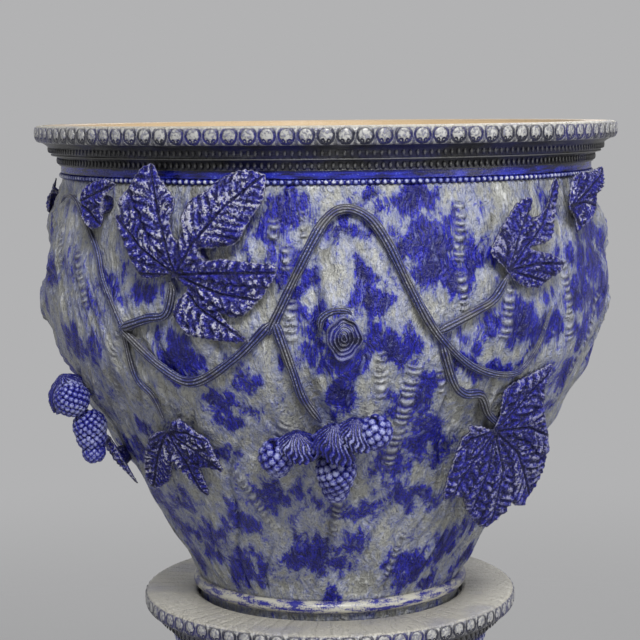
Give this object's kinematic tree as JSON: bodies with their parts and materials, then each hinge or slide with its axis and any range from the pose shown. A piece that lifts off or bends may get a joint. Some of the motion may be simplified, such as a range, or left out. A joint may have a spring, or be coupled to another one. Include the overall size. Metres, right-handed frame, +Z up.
{
  "type": "jardiniere on stand",
  "caption": "Round stoneware plant bowl dressed with applied vines, leaves and berries, standing loose on a matching hollow pedestal.",
  "frame": {"origin": "on the floor at the middle of the stand's foot", "axes": "+Z up through the middle of stand and bowl, -Y towards the viewer of the picture, +X to the viewer's right"},
  "size_m": [0.456, 0.456, 1.03],
  "materials": {
    "bark_glaze": "salt-glazed grey stoneware clouded with cobalt blue, combed like bark",
    "leaf_glaze": "deep cobalt over raised ribs that show pale",
    "vine_glaze": "grey blue, fine strands with dark lines",
    "berry_glaze": "cobalt with pale drupelet tops",
    "bead_glaze": "pale beads on cobalt",
    "egg_band_glaze": "pale shells in dark blue ovals",
    "cornice_glaze": "dark navy with grey reeding",
    "stand_moulding_glaze": "salt-glazed grey stoneware washed with cobalt"
  },
  "bodies": {
    "stand": {"base_bead_ring": "bead_glaze", "base_egg_band": "egg_band_glaze", "base_reeded_cavetto": "cornice_glaze", "cap_bead_ring": "bead_glaze", "cap_egg_band": "egg_band_glaze", "cap_reeded_cavetto": "cornice_glaze", "stand_base": "stand_moulding_glaze", "stand_berries": "berry_glaze", "stand_cap": "stand_moulding_glaze", "stand_knot": "bark_glaze", "stand_leaf_front": "leaf_glaze", "stand_leaf_left": "leaf_glaze", "stand_leaf_right": "leaf_glaze", "stand_trunk": "bark_glaze", "stand_vine": "vine_glaze"},
    "jardiniere": {"bark_knot_back": "bark_glaze", "bark_knot_front": "bark_glaze", "berries_centre_back": "berry_glaze", "berries_centre_front": "berry_glaze", "berries_side_back": "berry_glaze", "berries_side_front": "berry_glaze", "bowl_foot_moulding": "bead_glaze", "bowl_wall": "bark_glaze", "burl_left": "bark_glaze", "burl_right": "bark_glaze", "leaf_big_back": "leaf_glaze", "leaf_big_front": "leaf_glaze", "leaf_curled_left_back": "leaf_glaze", "leaf_curled_left_front": "leaf_glaze", "leaf_high_right_back": "leaf_glaze", "leaf_high_right_front": "leaf_glaze", "leaf_low_left_back": "leaf_glaze", "leaf_low_left_front": "leaf_glaze", "leaf_low_right_back": "leaf_glaze", "leaf_low_right_front": "leaf_glaze", "leaf_rim_left": "leaf_glaze", "leaf_rim_right_back": "leaf_glaze", "leaf_rim_right_front": "leaf_glaze", "leaf_under_fruit_back": "leaf_glaze", "leaf_under_fruit_front": "leaf_glaze", "neck_band": "cornice_glaze", "neck_bead_ring": "bead_glaze", "rim_egg_band": "egg_band_glaze", "rim_reeded_cavettos": "cornice_glaze", "vine_arch_back": "vine_glaze", "vine_arch_front": "vine_glaze", "vine_left_sweep_back": "vine_glaze", "vine_left_sweep_front": "vine_glaze", "vine_root_tendril_back": "vine_glaze", "vine_root_tendril_front": "vine_glaze", "vine_to_berries_back": "vine_glaze", "vine_to_berries_front": "vine_glaze", "vine_to_big_leaf_back": "vine_glaze", "vine_to_big_leaf_front": "vine_glaze", "vine_to_high_right_leaf_back": "vine_glaze", "vine_to_high_right_leaf_front": "vine_glaze", "vine_to_low_left_leaf_back": "vine_glaze", "vine_to_low_left_leaf_front": "vine_glaze", "vine_to_low_right_leaf_back": "vine_glaze", "vine_to_low_right_leaf_front": "vine_glaze"}
  },
  "joints": [
    {"name": "jardiniere_lift", "type": "slide", "parent": "stand", "child": "jardiniere", "axis": [0, 0, 1], "range_m": [0, 0.15]}
  ]
}
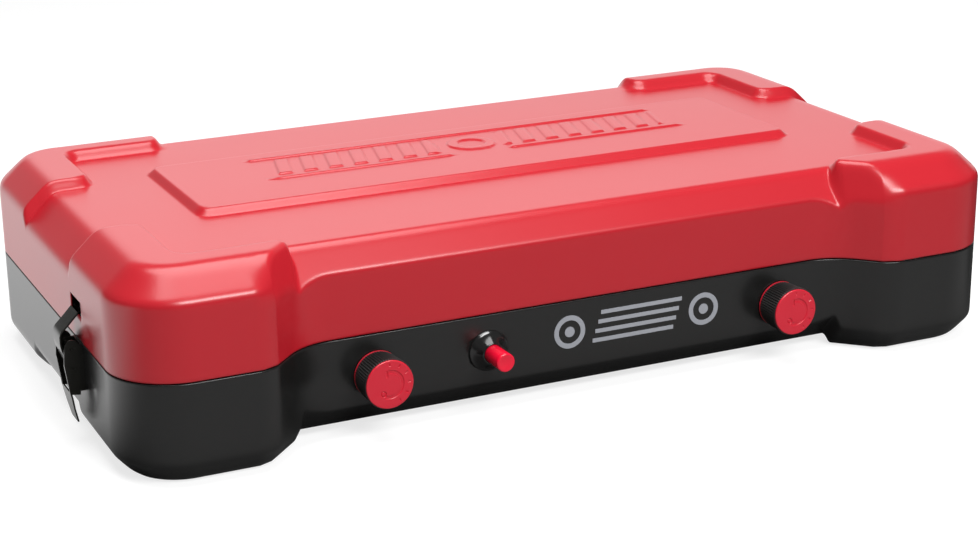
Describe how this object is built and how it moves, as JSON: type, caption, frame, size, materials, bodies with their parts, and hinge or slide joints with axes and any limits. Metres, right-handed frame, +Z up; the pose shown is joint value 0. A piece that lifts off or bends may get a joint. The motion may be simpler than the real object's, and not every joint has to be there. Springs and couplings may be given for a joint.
{
  "type": "camp stove",
  "caption": "Folding gas camp stove in a rectangular steel carrying case with hinged lid, side draw latches, front control knobs and a push igniter.",
  "frame": {"origin": "on the ground, at the centre of the overall length and depth", "axes": "+X to the right seen from the front, +Y towards the rear hinges, +Z up; the controls face -Y"},
  "size_m": [0.623, 0.3355, 0.127],
  "materials": {
    "red_powder_coat": "satin",
    "black_powder_coat": "satin",
    "black_steel": "gloss",
    "zinc_steel": "brushed",
    "print_grey": "matte",
    "black_gloss_plastic": "gloss",
    "black_plastic": "matte",
    "red_plastic": "semi-gloss",
    "brass": "machined",
    "cast_aluminium": "cast",
    "aluminium_tube": "drawn",
    "tray_coat": "gloss",
    "enamel_black": "enamel",
    "grate_chrome": "plated",
    "ceramic_white": "glazed",
    "lead_rubber": "matte",
    "screen_coat": "satin"
  },
  "bodies": {
    "case": {"base_shell": "black_powder_coat", "burner_bowls": "cast_aluminium", "burner_caps": "enamel_black", "burner_cradles": "zinc_steel", "drip_tray": "tray_coat", "electrode_ceramics": "ceramic_white", "electrode_pins": "zinc_steel", "floor_screws": "zinc_steel", "front_mark": "print_grey", "gas_jets": "brass", "grate_ring": "grate_chrome", "grate_rods": "grate_chrome", "hinge_base_leaves": "zinc_steel", "hinge_base_rivets": "zinc_steel", "hinge_pins": "zinc_steel", "igniter_bezel": "black_gloss_plastic", "igniter_body": "black_plastic", "igniter_nut": "black_plastic", "ignition_leads": "lead_rubber", "inlet_fitting": "brass", "inlet_nut": "brass", "latch_brackets": "black_steel", "latch_pivot_pins": "black_steel", "latch_rivets": "black_steel", "manifold_pipes": "aluminium_tube", "screen_brackets": "zinc_steel", "screen_rods": "zinc_steel", "tray_posts": "zinc_steel", "tray_screws": "zinc_steel", "valve_bodies": "cast_aluminium", "valve_nuts": "zinc_steel", "venturi_tubes": "aluminium_tube"},
    "lid": {"lid_shell": "red_powder_coat", "hinge_lid_leaves": "zinc_steel", "hinge_lid_rivets": "zinc_steel"},
    "igniter": {"igniter_button": "red_plastic"},
    "screen_left": {"windscreen_left": "screen_coat"},
    "screen_right": {"windscreen_right": "screen_coat"},
    "lever_left": {"latch_lever_left": "black_steel", "latch_strap_pin_left": "black_steel"},
    "strap_left": {"latch_strap_left": "black_steel"},
    "knob_left": {"knob_core_left": "red_plastic", "knob_grip_left": "black_plastic", "valve_stem_left": "brass"},
    "lever_right": {"latch_lever_right": "black_steel", "latch_strap_pin_right": "black_steel"},
    "strap_right": {"latch_strap_right": "black_steel"},
    "knob_right": {"knob_core_right": "red_plastic", "knob_grip_right": "black_plastic", "valve_stem_right": "brass"}
  },
  "joints": [
    {"name": "lid_hinge", "type": "hinge", "parent": "case", "child": "lid", "pos_m": [0, 0.16515, 0.0634], "axis": [-1, 0, 0], "range_deg": [0, 95]},
    {"name": "screen_left_fold", "type": "hinge", "parent": "case", "child": "screen_left", "pos_m": [-0.287, 0.01225, 0.0735], "axis": [0, -1, 0], "range_deg": [0, 90.25]},
    {"name": "screen_right_fold", "type": "hinge", "parent": "case", "child": "screen_right", "pos_m": [0.287, 0.01225, 0.0735], "axis": [0, 1, 0], "range_deg": [0, 90.25]},
    {"name": "igniter_press", "type": "slide", "parent": "case", "child": "igniter", "axis": [0, 1, 0], "range_m": [0, 0.006], "stiffness_N_per_m": 900, "springref_m": -0.001},
    {"name": "lever_left_swing", "type": "hinge", "parent": "case", "child": "lever_left", "pos_m": [-0.305, -0.06725, 0.061], "axis": [0, 1, 0], "range_deg": [-5, 85]},
    {"name": "strap_left_swing", "type": "hinge", "parent": "lever_left", "child": "strap_left", "pos_m": [-0.3037, -0.06725, 0.0486], "axis": [0, 1, 0], "range_deg": [-111, 7]},
    {"name": "knob_left_turn", "type": "hinge", "parent": "case", "child": "knob_left", "pos_m": [-0.1376, -0.13905, 0.038], "axis": [0, -1, 0], "range_deg": [0, 270]},
    {"name": "lever_right_swing", "type": "hinge", "parent": "case", "child": "lever_right", "pos_m": [0.305, -0.06725, 0.061], "axis": [0, -1, 0], "range_deg": [-5, 85]},
    {"name": "strap_right_swing", "type": "hinge", "parent": "lever_right", "child": "strap_right", "pos_m": [0.3037, -0.06725, 0.0486], "axis": [0, -1, 0], "range_deg": [-111, 7]},
    {"name": "knob_right_turn", "type": "hinge", "parent": "case", "child": "knob_right", "pos_m": [0.1444, -0.13905, 0.038], "axis": [0, -1, 0], "range_deg": [0, 270]}
  ],
  "couplings": [
    {"joint": "screen_left_fold", "follows": "lid_hinge", "ratio": 0.95},
    {"joint": "screen_right_fold", "follows": "lid_hinge", "ratio": 0.95},
    {"joint": "strap_left_swing", "follows": "lever_left_swing", "ratio": -1.3},
    {"joint": "strap_right_swing", "follows": "lever_right_swing", "ratio": -1.3}
  ]
}
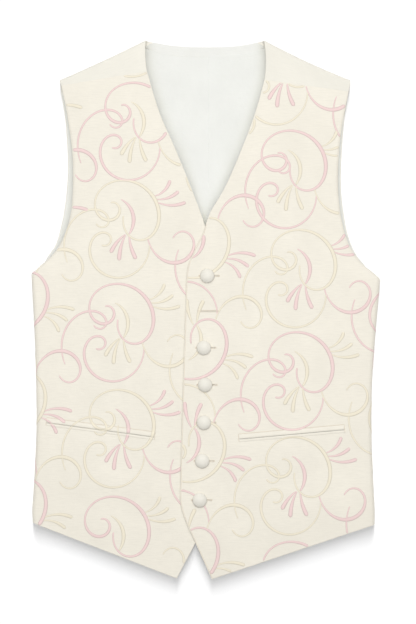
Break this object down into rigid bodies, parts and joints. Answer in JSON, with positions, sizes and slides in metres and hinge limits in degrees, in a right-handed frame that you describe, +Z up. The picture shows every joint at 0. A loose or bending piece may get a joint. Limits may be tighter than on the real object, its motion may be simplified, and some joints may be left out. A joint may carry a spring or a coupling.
{
  "type": "waistcoat",
  "caption": "Sleeveless V-neck waistcoat laid flat, fronts lapped and buttoned, with jetted pockets and a pointed hem.",
  "frame": {"origin": "middle of the garment's bounding box, on the surface that it lies on", "axes": "+X towards the wearer's left side, +Y from hem to shoulders, +Z up, away from the surface it lies on"},
  "size_m": [0.437, 0.6726, 0.0179],
  "materials": {
    "front_cloth": "cream slubbed silk-like cloth, soft sheen",
    "back_cloth": "plain cream cloth, soft sheen",
    "lining": "white lining cloth, slight sheen",
    "facing": "ivory facing cloth, matt",
    "button_cloth": "cream cloth stretched over a domed button",
    "pink_thread": "pale pink embroidery thread, soft sheen",
    "gold_thread": "pale gold embroidery thread, soft sheen"
  },
  "bodies": {
    "root": {"front_left": "front_cloth", "front_right": "front_cloth", "back_left": "back_cloth", "back_right": "back_cloth", "back_lining_left": "lining", "back_lining_right": "lining", "back_neck_facing": "facing", "pocket_left_upper_jet": "front_cloth", "pocket_left_lower_jet": "front_cloth", "pocket_right_upper_jet": "front_cloth", "pocket_right_lower_jet": "front_cloth", "button_1": "button_cloth", "button_2": "button_cloth", "button_3": "button_cloth", "button_4": "button_cloth", "button_5": "button_cloth", "button_6": "button_cloth"}
  },
  "joints": []
}
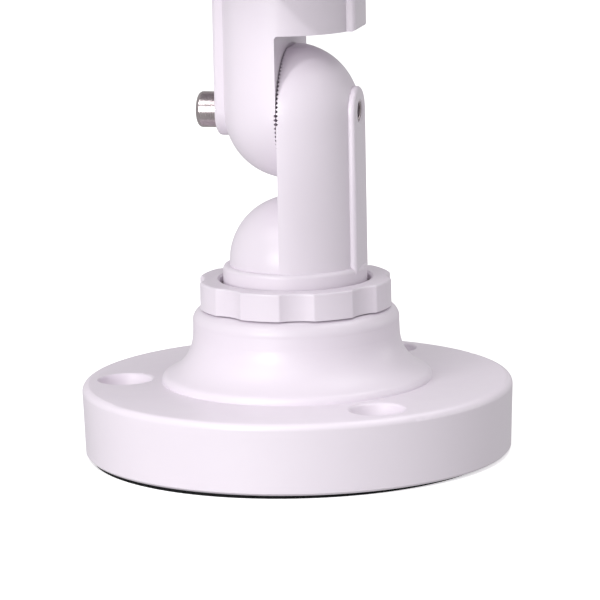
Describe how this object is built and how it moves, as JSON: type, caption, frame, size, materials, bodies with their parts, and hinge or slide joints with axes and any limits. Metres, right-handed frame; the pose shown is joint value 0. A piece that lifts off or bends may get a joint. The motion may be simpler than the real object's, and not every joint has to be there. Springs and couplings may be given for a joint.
{
  "type": "security camera",
  "caption": "Bullet security camera with a sunshield on a white three-axis bracket: round drilled base, bell pedestal, scalloped locking ring and serrated tilt joint.",
  "frame": {"origin": "centre of the base's underside, on the pan axis and on the surface that the base is fixed to", "axes": "+Z away from the mounting surface along the pan axis, +X along the tilt axis away from the tilt screw's head, -Y the way the camera looks at rest"},
  "size_m": [0.102, 0.238, 0.2131],
  "materials": {
    "white_casting": "fine satin powder coat on an aluminium die casting",
    "white_housing": "fine satin powder coat on aluminium",
    "black_foam": "closed-cell foam rubber",
    "black_rubber": "moulded seal rubber",
    "nylon": "turned nylon washer",
    "steel": "polished stainless steel",
    "window_glass": "clear toughened glass",
    "lens_glass": "coated optical glass",
    "emitter_lens": "clear epoxy over an emitter die",
    "black_anodised": "black anodised",
    "raw_aluminium": "bare bent sheet and extrusion",
    "brass": "turned brass",
    "circuit_board": "glass-epoxy board with solder mask",
    "black_plastic": "moulded plastic",
    "chip": "epoxy-moulded package",
    "thermal_grey": "soft heat-conducting pad",
    "red_plastic": "small moulded button"
  },
  "bodies": {
    "base": {"gasket_pad": "black_foam", "base_casting": "white_casting", "pan_friction_washer": "nylon"},
    "pan_clamp": {"pan_slip_washer": "steel"},
    "pan_ring": {"pan_lock_ring": "white_casting"},
    "lower_arm": {"lower_arm_casting": "white_casting"},
    "screw": {"tilt_screw": "steel"},
    "upper_arm": {"upper_arm_casting": "white_casting", "head_friction_washer": "nylon"},
    "head_clamp": {"head_slip_washer": "steel"},
    "head_ring": {"head_lock_ring": "white_casting"},
    "sunshield": {"sunshield": "white_housing"},
    "front_shield_screw": {"shield_screw_front": "steel"},
    "rear_shield_screw": {"shield_screw_rear": "steel"},
    "focus_ring": {"focus_ring": "black_plastic"},
    "focus_group": {"focus_group": "lens_glass"},
    "zoom_ring": {"zoom_ring": "black_plastic"},
    "zoom_group": {"zoom_group": "lens_glass"},
    "cut_filter": {"ir_cut_filter": "lens_glass"},
    "reset_button": {"reset_button": "red_plastic"},
    "camera": {"head_foot": "white_casting", "foot_screws": "steel", "saddle_gasket": "black_rubber", "housing_tube": "white_housing", "rear_cap": "white_housing", "rear_cap_oring": "black_rubber", "rear_cap_screws": "steel", "cable_gland": "black_plastic", "gland_nut": "black_plastic", "gland_seal": "black_rubber", "front_bezel": "white_housing", "bezel_oring": "black_rubber", "front_window": "window_glass", "window_gasket": "black_rubber", "led_board": "circuit_board", "ir_emitters": "emitter_lens", "light_sensor": "chip", "lens_shroud": "black_foam", "lens_barrel": "black_anodised", "front_lens": "lens_glass", "rear_lens": "lens_glass", "lens_mount": "black_plastic", "sensor_board": "circuit_board", "image_sensor": "chip", "chassis_sled": "raw_aluminium", "board_standoffs": "brass", "main_board": "circuit_board", "board_screws": "steel", "processor": "chip", "thermal_pad": "thermal_grey", "heat_sink": "black_anodised", "capacitors": "black_plastic", "hatch_gasket": "black_rubber", "hatch_cover": "white_housing", "hatch_screws": "steel", "service_board": "circuit_board", "board_spacers": "brass", "card_socket": "steel", "reset_switch": "black_plastic"}
  },
  "joints": [
    {"name": "pan_clamp_lift", "type": "slide", "parent": "base", "child": "pan_clamp", "axis": [0, 0, 1], "range_m": [0, 0.00075]},
    {"name": "pan_ring_turn", "type": "hinge", "parent": "pan_clamp", "child": "pan_ring", "pos_m": [0, 0, 0.0385], "axis": [0, 0, 1], "range_deg": [0, 180]},
    {"name": "pan", "type": "hinge", "parent": "base", "child": "lower_arm", "pos_m": [0, 0, 0.0385], "axis": [0, 0, 1], "range_deg": [-180, 180]},
    {"name": "tilt_screw_turn", "type": "hinge", "parent": "lower_arm", "child": "screw", "pos_m": [0, 0, 0.0815], "axis": [1, 0, 0], "range_deg": [0, 360]},
    {"name": "tilt", "type": "hinge", "parent": "lower_arm", "child": "upper_arm", "pos_m": [0, 0, 0.0815], "axis": [-1, 0, 0], "range_deg": [-45, 75]},
    {"name": "head_clamp_lift", "type": "slide", "parent": "upper_arm", "child": "head_clamp", "axis": [0, 0, 1], "range_m": [0, 0.00075]},
    {"name": "head_ring_turn", "type": "hinge", "parent": "head_clamp", "child": "head_ring", "pos_m": [0, 0, 0.115], "axis": [0, 0, 1], "range_deg": [0, 180]},
    {"name": "head_turn", "type": "hinge", "parent": "upper_arm", "child": "camera", "pos_m": [0, 0, 0.115], "axis": [0, 0, 1], "range_deg": [-90, 90]},
    {"name": "sunshield_slide", "type": "slide", "parent": "camera", "child": "sunshield", "axis": [0, -1, 0], "range_m": [-0.01, 0.01]},
    {"name": "front_shield_screw_turn", "type": "hinge", "parent": "camera", "child": "front_shield_screw", "pos_m": [0, -0.046, 0.205], "axis": [0, 0, 1], "range_deg": [0, 360]},
    {"name": "rear_shield_screw_turn", "type": "hinge", "parent": "camera", "child": "rear_shield_screw", "pos_m": [0, 0.024, 0.205], "axis": [0, 0, 1], "range_deg": [0, 360]},
    {"name": "focus_turn", "type": "hinge", "parent": "camera", "child": "focus_ring", "pos_m": [0, -0.0995, 0.1655], "axis": [0, -1, 0], "range_deg": [-60, 60]},
    {"name": "focus_travel", "type": "slide", "parent": "camera", "child": "focus_group", "axis": [0, -1, 0], "range_m": [-0.0012, 0.0012]},
    {"name": "zoom_turn", "type": "hinge", "parent": "camera", "child": "zoom_ring", "pos_m": [0, -0.0895, 0.1655], "axis": [0, -1, 0], "range_deg": [-45, 45]},
    {"name": "zoom_travel", "type": "slide", "parent": "camera", "child": "zoom_group", "axis": [0, -1, 0], "range_m": [-0.0025, 0.0025]},
    {"name": "cut_filter_slide", "type": "slide", "parent": "camera", "child": "cut_filter", "axis": [-1, 0, 0], "range_m": [0, 0.006]},
    {"name": "reset_press", "type": "slide", "parent": "camera", "child": "reset_button", "axis": [0, 0, 1], "range_m": [0, 0.0006], "stiffness_N_per_m": 800}
  ],
  "couplings": [
    {"joint": "pan_clamp_lift", "follows": "pan_ring_turn", "m_per_rad": 0.00023873},
    {"joint": "head_clamp_lift", "follows": "head_ring_turn", "m_per_rad": 0.00023873},
    {"joint": "focus_travel", "follows": "focus_turn", "m_per_rad": 0.001146},
    {"joint": "zoom_travel", "follows": "zoom_turn", "m_per_rad": 0.003183}
  ]
}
# # # #
* **EXERCISE REQUIREMENTS**: Out of the material above, select every line that holds the string "piece".

* **OUTPUT FOR THIS EXERCISE**:
Give this object's kinematic tree as JSON: bodies with their parts and materials, then each hinge or slide with its axis and any range from the pose shown. A piece that lifts off or bends may get a joint. Some of the motion may be simplified, such as a range, or left out. A joint may have a spring, or be coupled to another one. Include the overall size. Metres, right-handed frame, +Z up.
Describe how this object is built and how it moves, as JSON: type, caption, frame, size, materials, bodies with their parts, and hinge or slide joints with axes and any limits. Metres, right-handed frame, +Z up; the pose shown is joint value 0. A piece that lifts off or bends may get a joint. The motion may be simpler than the real object's, and not every joint has to be there. Springs and couplings may be given for a joint.
Break this object down into rigid bodies, parts and joints. Answer in JSON, with positions, sizes and slides in metres and hinge limits in degrees, in a right-handed frame that you describe, +Z up. The picture shows every joint at 0. A loose or bending piece may get a joint. Limits may be tighter than on the real object, its motion may be simplified, and some joints may be left out. A joint may carry a spring or a coupling.
Describe how this object is built and how it moves, as JSON: type, caption, frame, size, materials, bodies with their parts, and hinge or slide joints with axes and any limits. Metres, right-handed frame; the pose shown is joint value 0. A piece that lifts off or bends may get a joint. The motion may be simpler than the real object's, and not every joint has to be there. Springs and couplings may be given for a joint.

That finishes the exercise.